[WHAT TO PRODUCE] Only the lines from the line with "obj.matrix_world = world" through the line with "before = set(bpy.data.objects)" should be copied, exactly as they appear, with both ends kept.

[DATA PROVIDED]
━━━━
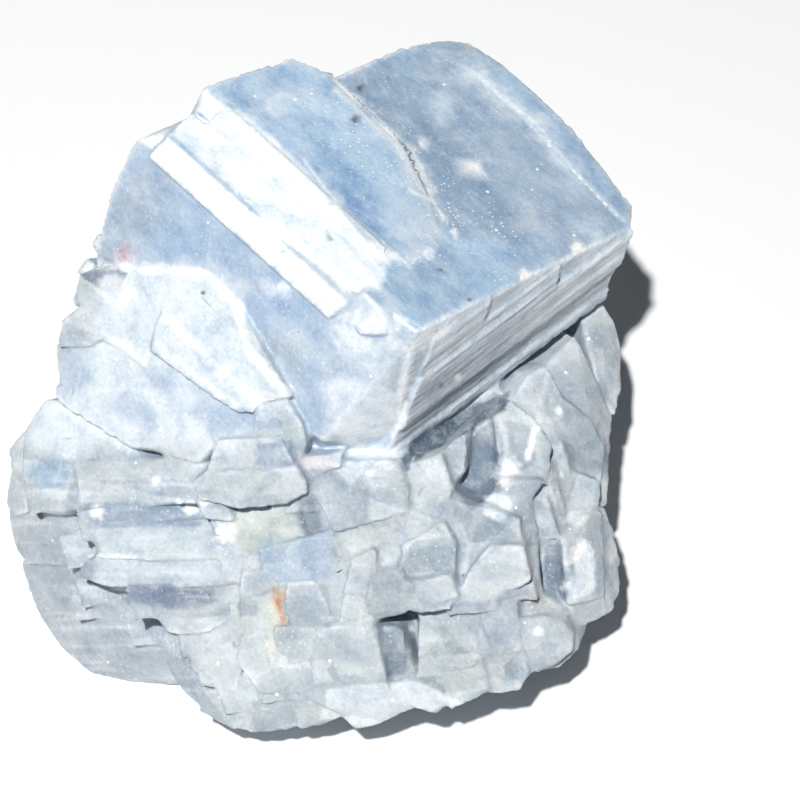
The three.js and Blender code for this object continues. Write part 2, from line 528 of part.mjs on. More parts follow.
function backBlocks() {
  const jitter = seeded(SEED + 2);
  const found = [];
  const rows = [
    { height: 4.5, reach: 26, depth: 22, first: -150, last: 200, count: 26 },
    { height: 10, reach: 24, depth: 19, first: -75, last: -14, count: 6 },
    { height: 13, reach: 27, depth: 25, first: -14, last: 186, count: 14 },
    { height: 21, reach: 22, depth: 21, first: -4, last: 160, count: 11 },
  ];
  for (const { height, reach, depth, first, last, count } of rows) {
    for (let i = 0; i < count; i += 1) {
      const angle = degrees(first + ((last - first) * (i + jitter(0.15, 0.85))) / count);
      const [u, v, w] = backLattices[Math.floor(jitter(0, backLattices.length))];
      const leftward = Math.max(0, -Math.cos(angle));
      const middle = standing(
        (reach - 4.5 * leftward) * Math.cos(angle) - 2,
        depth * Math.sin(angle) + 3,
        height + jitter(-3, 3),
      );
      const sides = [jitter(5, 12), jitter(5, 13), jitter(6, 12)];
      const corners = [];
      for (const p of [-0.5, 0.5]) {
        for (const q of [-0.5, 0.5]) {
          for (const r of [-0.5, 0.5]) {
            corners.push(
              middle
                .clone()
                .addScaledVector(u, p * sides[0])
                .addScaledVector(v, q * sides[1])
                .addScaledVector(w, r * sides[2]),
            );
          }
        }
      }
      found.push(solidOf(corners));
    }
  }
  return found;
}

// What would reach below the table top is cut off flat: the face that the mass rests on.
function belowTable() {
  const reach = 70;
  const corners = [];
  for (const x of [-reach, reach]) {
    for (const y of [-reach, reach]) {
      for (const z of [-reach, 0]) corners.push(standing(x, y, z));
    }
  }
  return solidOf(corners);
}

// The blocks close off a few pockets between them. The real mass is solid there, so only the outer
// skin is kept.
function withoutPockets(solid) {
  return solid.decompose().reduce((best, shell) => (shell.volume() > best.volume() ? shell : best));
}

const rhomb = joined([
  leftHalf(),
  rightHalf(),
  upperPlate(),
  ...partingBands(),
  partingSquare(),
  edgePlate(),
  ...frontLedges(),
]);

const mass = joined([
  rhomb,
  ...body(),
  ...backBlocks(),
  ...leftPlates(),
  ...edgeLumps(),
  ...leftShelves(),
  ...leftFoot(),
  ...middleCluster(),
  ...frontBlocks(),
  ...lowerLeftLobe(),
  ...rightColumns(),
]).subtract(belowTable());
const whole = withoutPockets(mass);

function geometryOf(solid) {
  const mesh = solid.getMesh();
  const positions = new Float32Array((mesh.vertProperties.length / mesh.numProp) * 3);
  const elevation = degrees(SIGHT_ELEVATION);
  for (let i = 0; i < positions.length / 3; i += 1) {
    const [x, y, z] = mesh.vertProperties.slice(i * mesh.numProp, i * mesh.numProp + 3);
    positions[3 * i] = x + SIGHT_SIDE;
    positions[3 * i + 1] = y * Math.sin(elevation) - z * Math.cos(elevation) + SIGHT_BACK;
    positions[3 * i + 2] = y * Math.cos(elevation) + z * Math.sin(elevation) + SIGHT_HEIGHT;
  }
  const geometry = new THREE.BufferGeometry();
  geometry.setAttribute("position", new THREE.BufferAttribute(positions, 3));
  geometry.setIndex(new THREE.BufferAttribute(new Uint32Array(mesh.triVerts), 1));
  geometry.computeVertexNormals();
  return geometry;
}

const calcite = new THREE.MeshStandardMaterial({ color: 0xa9bccd, roughness: 0.3, metalness: 0 });
const crystal = new THREE.Mesh(geometryOf(whole), calcite);
crystal.name = "calcite_crystal";

const part = new THREE.Group();
part.add(crystal);

export default part;
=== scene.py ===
# Blue calcite crystal: the looks of one natural mass of cloudy blue calcite on a pale table.
import math
import bmesh
import bpy
import numpy as np
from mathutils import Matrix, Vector, noise
from mathutils.bvhtree import BVHTree
from mathutils.kdtree import KDTree


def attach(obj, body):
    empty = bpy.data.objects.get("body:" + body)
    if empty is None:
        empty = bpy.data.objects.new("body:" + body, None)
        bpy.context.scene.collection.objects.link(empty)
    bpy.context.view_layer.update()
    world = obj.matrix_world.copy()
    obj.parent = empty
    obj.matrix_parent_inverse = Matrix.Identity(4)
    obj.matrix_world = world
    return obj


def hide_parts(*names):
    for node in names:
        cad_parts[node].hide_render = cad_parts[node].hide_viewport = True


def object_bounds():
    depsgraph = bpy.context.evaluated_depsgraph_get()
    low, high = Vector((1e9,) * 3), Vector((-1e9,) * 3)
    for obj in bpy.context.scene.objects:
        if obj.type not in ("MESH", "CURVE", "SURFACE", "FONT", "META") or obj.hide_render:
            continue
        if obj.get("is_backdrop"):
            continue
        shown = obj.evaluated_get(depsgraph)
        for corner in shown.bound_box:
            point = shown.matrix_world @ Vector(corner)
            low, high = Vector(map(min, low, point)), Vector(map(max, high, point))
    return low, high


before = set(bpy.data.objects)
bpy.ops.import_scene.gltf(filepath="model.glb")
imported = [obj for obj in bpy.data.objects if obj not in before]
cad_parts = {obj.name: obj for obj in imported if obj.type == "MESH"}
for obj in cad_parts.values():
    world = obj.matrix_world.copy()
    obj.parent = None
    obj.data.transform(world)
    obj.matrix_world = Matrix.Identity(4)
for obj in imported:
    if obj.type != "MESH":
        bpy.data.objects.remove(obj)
low, high = (np.array(corner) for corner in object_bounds())

# The form. One mass of calcite, broken along its cleavage: a large stepped rhomb over many small blocks.
# It grew and broke as one piece, so its solid is skinned anew in fine cells that carry its chips and steps.
MM = 0.001
CELL = 0.27 * MM
FACES_KEPT = 190000


def object_of(name, mesh):
    """An object in the scene that holds a mesh."""
    made = bpy.data.objects.new(name, mesh)
    bpy.context.scene.collection.objects.link(made)
    return made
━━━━
[FINAL ANSWER]
    obj.matrix_world = world
    return obj


def hide_parts(*names):
    for node in names:
        cad_parts[node].hide_render = cad_parts[node].hide_viewport = True


def object_bounds():
    depsgraph = bpy.context.evaluated_depsgraph_get()
    low, high = Vector((1e9,) * 3), Vector((-1e9,) * 3)
    for obj in bpy.context.scene.objects:
        if obj.type not in ("MESH", "CURVE", "SURFACE", "FONT", "META") or obj.hide_render:
            continue
        if obj.get("is_backdrop"):
            continue
        shown = obj.evaluated_get(depsgraph)
        for corner in shown.bound_box:
            point = shown.matrix_world @ Vector(corner)
            low, high = Vector(map(min, low, point)), Vector(map(max, high, point))
    return low, high


before = set(bpy.data.objects)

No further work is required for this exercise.